Data at the Connected Car’s Core
Through such predictive maintenance, owners could reduce the money and time spent on repairs. The data could also be used by factories to manufacture components for specific use cases. Connected cars can also receive over-the-air (OTA) changes as easily as your smartphone. For instance, Tesla recently altered the braking distance on some Model 3s through an update – this would have needed a recall to the service centre earlier.
With India moving towards Smart Cities, Vehicle to Everything (V2X) communication is an exciting opportunity to be explored. It allows vehicles to talk to each other and their environment, providing information such as traffic and accident warnings. This would make commuting significantly safer.
Data provided by a smart building could help in making a city safer. Law enforcement could use this to track down suspects. Crimes could be logged instantly, with the nearest squad dispatched to the location. The cops’ connected cars could also assess the possible exits from the scene and call for roadblocks or backup on the go.
For consumers, V2X would mean the car talking to a smart home.
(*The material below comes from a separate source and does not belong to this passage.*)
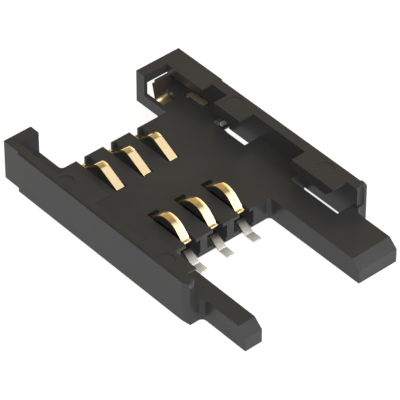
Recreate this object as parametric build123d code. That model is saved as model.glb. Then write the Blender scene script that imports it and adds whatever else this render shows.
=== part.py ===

It would tell the microwave to heat the food and keep the fridge well-stocked by the time you get home from work. Depending on traffic, it could also order in from your favourite restaurant and have the delivery meet you as you enter.
Connected cars are more accessible than you think. Maruti recently launched a ₹ 10,000 add-on to integrate their cars with the Suzuki Connect IoT platform. Other companies such as Ola, Microsoft and Huawei are also working on their own solutions. The future is networked.